Looking at the differences at a very basic level, I've taken three shots from the same point at about the same time for all three cameras I have. This gives an idea of what each looks like without any processing or other fancy stuff.

First is my iPhone 6 Plus in normal mode.


Next is my Canon 400D with Tamtron wide angle zoom lens set to full automatic exposure.


And last, still frames captured from the drone's video feed.



The idea here is not to look at the three frames as a stitched together panorama. Instead, look at each frame individually. Now I'll admit this is far from a thorough test but is does show how much more impact and drama can be instantly available in photos taken with SLRs and drones.

Now look at the image below of the same scene taken on the iPhone in panorama mode. Really makes you think doesn't it?

The panorama mode on the smartphone does produce incredible images.


The first choice is probably the easiest as we all have made it already.
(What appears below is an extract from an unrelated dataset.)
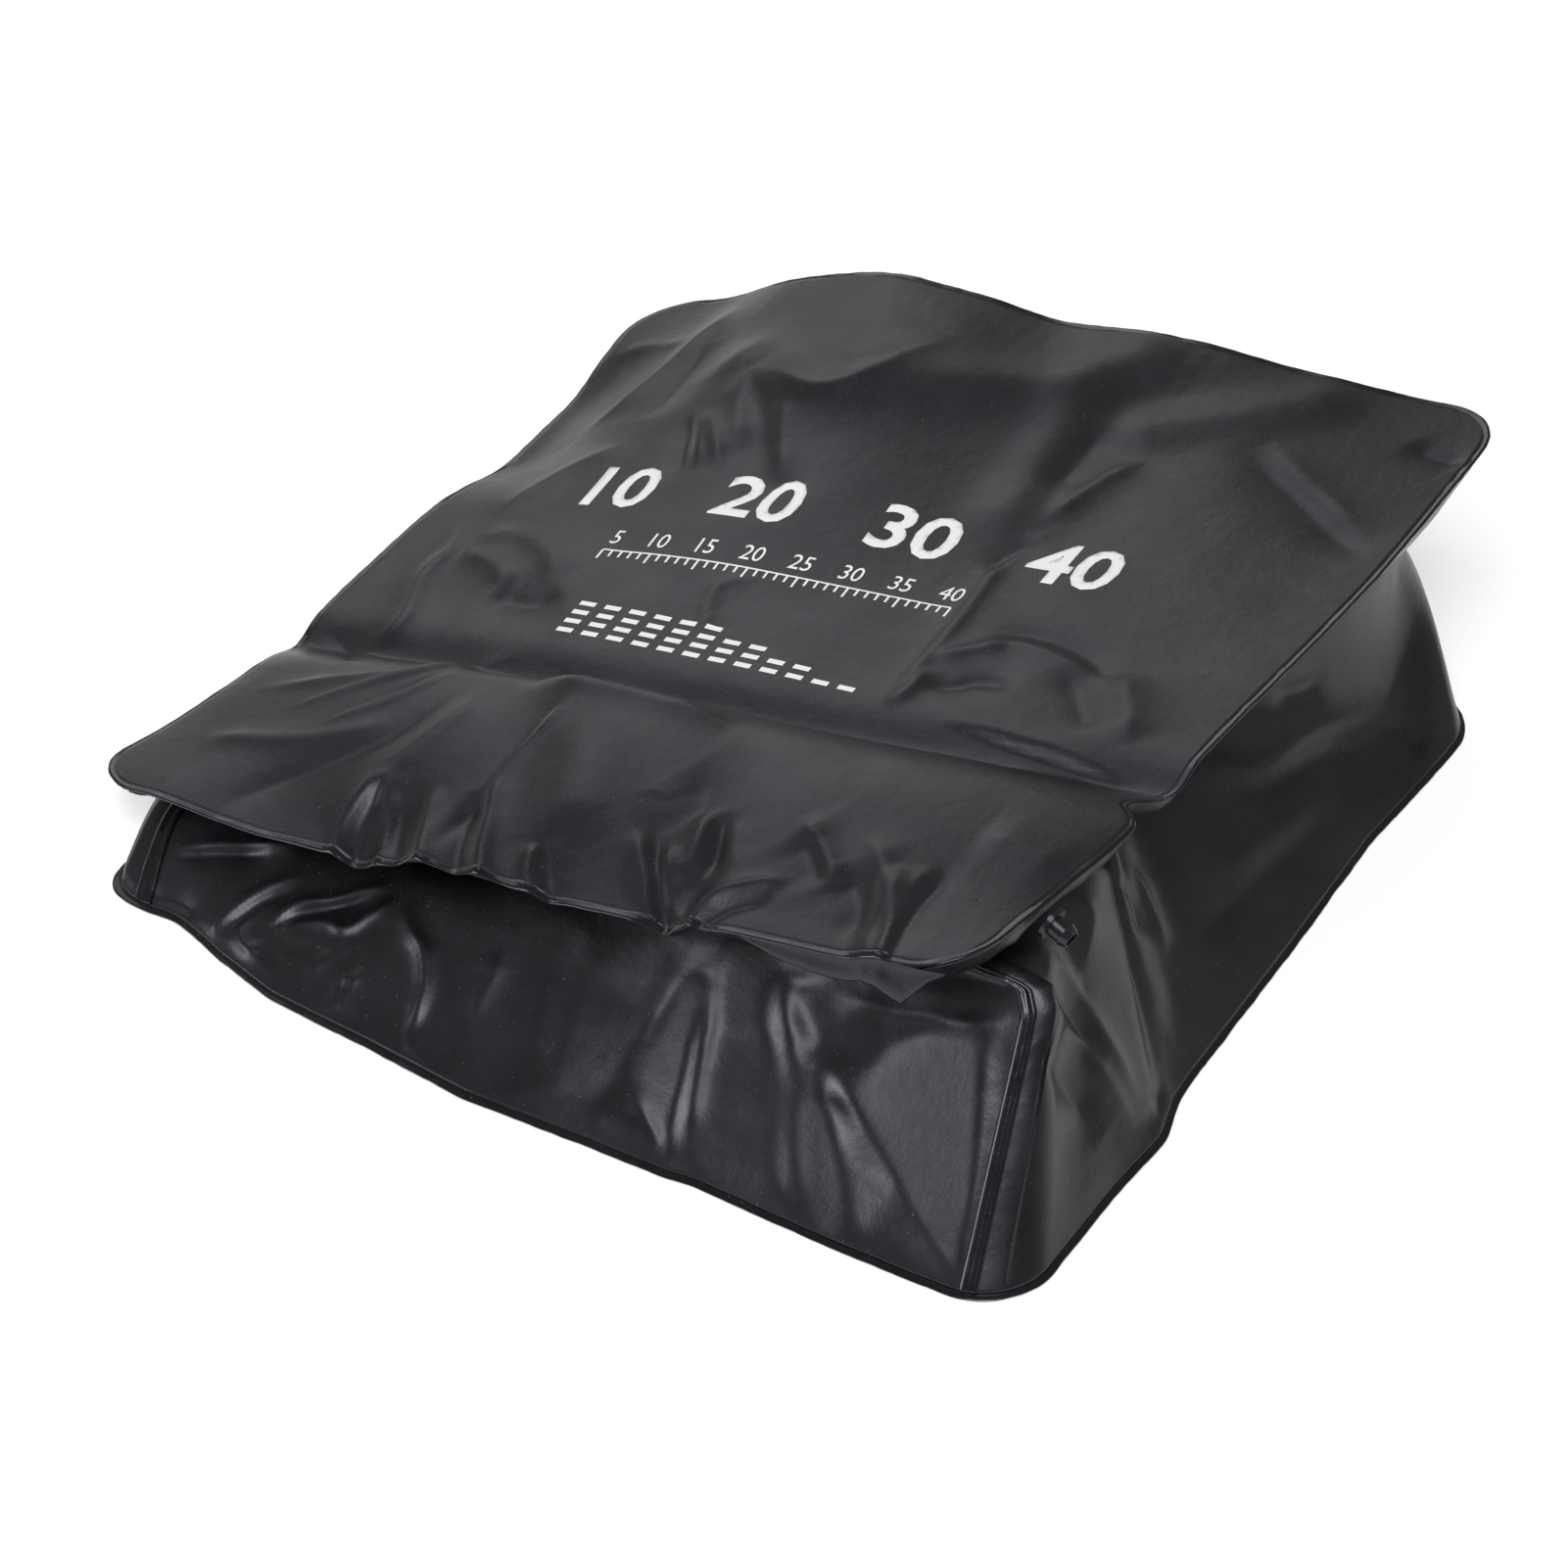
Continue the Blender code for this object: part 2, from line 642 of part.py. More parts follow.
def make_outlet(right_wall):
    """Moulded outlet just under the top seam: a flange and a barbed spigot for the hose."""
    at = 2.0 + 2.0 * OUTLET_PLACE_SHARE
    lip = (facet_spot(at, 3, 1.0) - facet_spot(at, 3, 0.0)).length
    drop = SEAT_GAP + OUTLET_FLANGE_RADIUS + OUTLET_SEAM_ROOM
    place = fitting_frame(at, 3, 1.0 - drop / lip)
    cut_hole(right_wall, place, OUTLET_FLANGE_RADIUS + SEAT_GAP)
    half = OUTLET_FLANGE_THICKNESS / 2
    tip = half + SPIGOT_LENGTH
    profile = [
        (OUTLET_FLANGE_RADIUS, -half), (OUTLET_FLANGE_RADIUS, half), (SPIGOT_RADIUS, half),
        (SPIGOT_RADIUS, tip - BARB_LENGTH), (SPIGOT_RADIUS + BARB_HEIGHT, tip - BARB_LENGTH),
        (SPIGOT_RADIUS - BARB_HEIGHT, tip), (SPIGOT_BORE_RADIUS, tip), (SPIGOT_BORE_RADIUS, -half),
    ]
    turned_object("outlet_spigot", profile, "moulding", place)


ORIGIN = bag_middle()

clear_scene()
make_panels()
make_beads()
gusset_walls = make_gusset()
make_filler(gusset_walls["back_wall"])
make_outlet(gusset_walls["right_wall"])
bpy.context.view_layer.update()
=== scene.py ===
# %% [markdown]
# # A camp shower bag of black film
# The bag lies part empty on a white floor. A printed top panel and a plain bottom panel are joined
# by a folded gusset with welded seams. A rigid frame with every piece's place and joint is loaded
# first. The soft pieces are then made again on top of it, because film shows its crumples.

# %% Load the frame
import math

import bpy
import numpy as np
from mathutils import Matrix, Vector, noise
from mathutils.geometry import delaunay_2d_cdt


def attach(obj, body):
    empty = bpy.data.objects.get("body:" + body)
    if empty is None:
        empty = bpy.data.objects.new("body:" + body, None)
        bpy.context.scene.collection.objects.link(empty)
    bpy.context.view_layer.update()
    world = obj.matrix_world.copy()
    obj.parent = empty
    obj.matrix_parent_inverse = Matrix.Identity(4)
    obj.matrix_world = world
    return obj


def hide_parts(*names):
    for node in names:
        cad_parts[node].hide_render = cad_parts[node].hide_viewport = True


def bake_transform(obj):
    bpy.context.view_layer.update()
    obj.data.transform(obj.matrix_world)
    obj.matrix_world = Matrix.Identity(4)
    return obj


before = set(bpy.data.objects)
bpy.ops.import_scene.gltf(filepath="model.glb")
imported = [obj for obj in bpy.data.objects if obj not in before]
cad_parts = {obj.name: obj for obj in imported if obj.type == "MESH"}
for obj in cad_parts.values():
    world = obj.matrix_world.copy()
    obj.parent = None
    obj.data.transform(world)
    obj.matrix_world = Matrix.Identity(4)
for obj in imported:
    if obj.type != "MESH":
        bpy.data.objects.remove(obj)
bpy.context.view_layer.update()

for item in bpy.context.selected_objects:
    item.select_set(False)

# %% [markdown]
# ## The camera
# The photograph was taken from above the front right corner with a long lens. The numbers below
# were fitted to the corners of the bottom panel. The helper shows where a point of the bag falls in
# the picture, so that a crease can be placed by the pixels that it runs through.

# %% Camera
PICTURE = 1601
AZIMUTH = math.radians(31.5)
ELEVATION = math.radians(40.88)
DISTANCE = 1.909
FOCAL_PIXELS = 4817.9
SENSOR_WIDTH = 36.0
PANEL_MIDDLE_PIXEL = (824.4, 826.0)
PANEL_MIDDLE = np.array((0.01312, -0.0135, 0.0))

to_camera = np.array((math.sin(AZIMUTH) * math.cos(ELEVATION),
                      -math.cos(AZIMUTH) * math.cos(ELEVATION), math.sin(ELEVATION)))
to_right = np.array((math.cos(AZIMUTH), math.sin(AZIMUTH), 0.0))
to_top = np.cross(to_camera, to_right)
shift_right = (PANEL_MIDDLE_PIXEL[0] - PICTURE / 2) * DISTANCE / FOCAL_PIXELS
shift_down = (PANEL_MIDDLE_PIXEL[1] - PICTURE / 2) * DISTANCE / FOCAL_PIXELS
aim = PANEL_MIDDLE - to_right * shift_right + to_top * shift_down
eye = aim + to_camera * DISTANCE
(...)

We all carry at least one smartphone and we all use it for taking quick photos on the go.  In fact, for many travellers, the smartphone may be the only camera they carry.  On our trip to the US and Canada, Kylie chose to leave her SLR camera at home and she didn't regret doing so. For me, I really like taking landscape photos and the panorama mode on the smartphone produces simply stunning images with ridiculous ease.
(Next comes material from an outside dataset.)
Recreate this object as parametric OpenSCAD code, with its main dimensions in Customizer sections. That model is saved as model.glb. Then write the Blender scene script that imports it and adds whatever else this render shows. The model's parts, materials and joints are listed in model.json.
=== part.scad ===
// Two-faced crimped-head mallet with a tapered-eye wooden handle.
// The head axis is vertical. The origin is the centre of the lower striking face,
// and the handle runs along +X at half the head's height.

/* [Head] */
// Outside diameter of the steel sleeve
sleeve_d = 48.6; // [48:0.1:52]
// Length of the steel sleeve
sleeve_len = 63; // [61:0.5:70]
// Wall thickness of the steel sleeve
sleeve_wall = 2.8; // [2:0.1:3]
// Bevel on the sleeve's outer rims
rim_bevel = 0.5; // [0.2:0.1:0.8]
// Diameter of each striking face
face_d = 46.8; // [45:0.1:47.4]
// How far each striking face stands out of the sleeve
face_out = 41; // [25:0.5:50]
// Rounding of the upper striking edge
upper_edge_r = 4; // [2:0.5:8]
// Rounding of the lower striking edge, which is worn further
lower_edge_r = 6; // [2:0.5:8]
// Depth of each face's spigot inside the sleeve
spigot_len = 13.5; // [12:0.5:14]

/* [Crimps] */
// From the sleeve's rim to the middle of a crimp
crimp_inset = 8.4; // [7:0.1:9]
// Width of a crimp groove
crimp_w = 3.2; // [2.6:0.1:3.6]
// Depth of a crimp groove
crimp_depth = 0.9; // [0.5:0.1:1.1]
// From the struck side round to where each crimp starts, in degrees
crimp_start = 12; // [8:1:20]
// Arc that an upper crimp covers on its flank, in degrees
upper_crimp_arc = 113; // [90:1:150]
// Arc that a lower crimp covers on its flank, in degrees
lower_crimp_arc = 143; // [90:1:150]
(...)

This is the same storm cloud in the one above taken with the SLR. While the detail in the photo may not be the same, the effect of the panorama mode on the cloud is much the same. A bit of touching up with the editing software would improve the detail in this image.
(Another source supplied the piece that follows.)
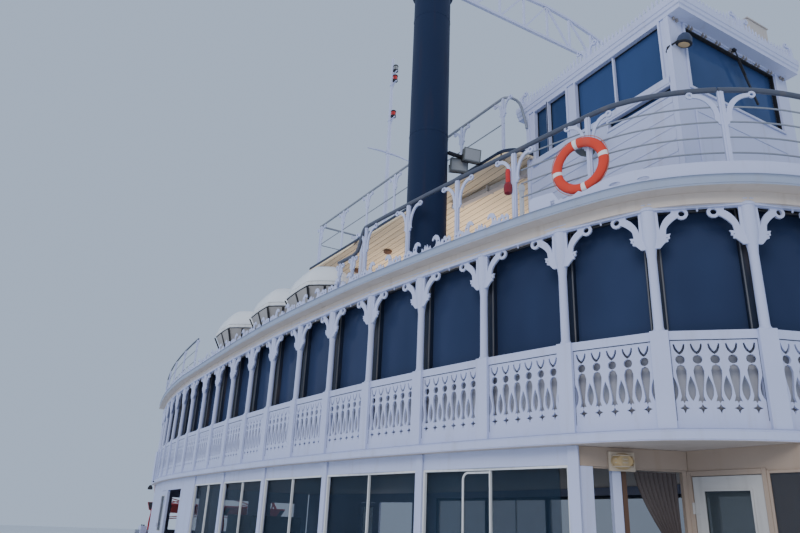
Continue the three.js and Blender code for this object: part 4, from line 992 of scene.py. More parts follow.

Digital SLRs are great but their bulk is a disadvantage especially if you're on the move. I would find it very difficult to leave my SLR camera at home for any trip as I really enjoy photography. One thing I do is to have a camera bag large enough to be used to carry other items like a bottle of water, my keys and wallet and other items that us blokes carry in our pockets. I guess you could call it the ultimate manbag...! As good as mobile phone cameras are, there will always be a situation where the only camera that can do the job is an SLR. Long time exposures, extreme telephoto for wildlife, depth of field shots, these are just a handful of situations that demand an SLR camera.

This photo of the Swan Nebula was taken through a telescope using a special adapter and a 60 second exposure. It would not be possible with a smartphone.

This koala made an unexpected appearance in our campsite and ran up a nearby tree. Using a 300mm zoom lense, I was able to get this close up shot of him. The iPhone's digital zoom was not powerful enough to get half as close.

This photo would be near impossible without a digital SLR camera and complete control over the exposure and focus. The sun was in the wrong spot and I wanted to get both the flower and the boats in focus. By switching to aperture priority mode and stepping right down to increase the depth of field, both subjects are in focus. The flash compensated perfectly for the lack of backlighting.


Taking a drone on your travels is definitely more a decision for the dedicated or committed photographer. You would need to be doing more than just wanting to take unusual photos from heights. They are not necessarily something you throw into a backpack and fly around anywhere. As any amateur drone owner will tell you, trees are the natural enemy of the drone and they are literally everywhere. But the technology is developing rapidly and drones are becoming smaller and very intelligent. Some can follow you around and take video footage as you move. Others can be preprogrammed with a flight path using digital maps and GPS to avoid obstacles and take that shot exactly the way you want it. In five years time, drones could be a popular as digital SLR cameras.

Taking an aerial photo of your campsite is pretty cool.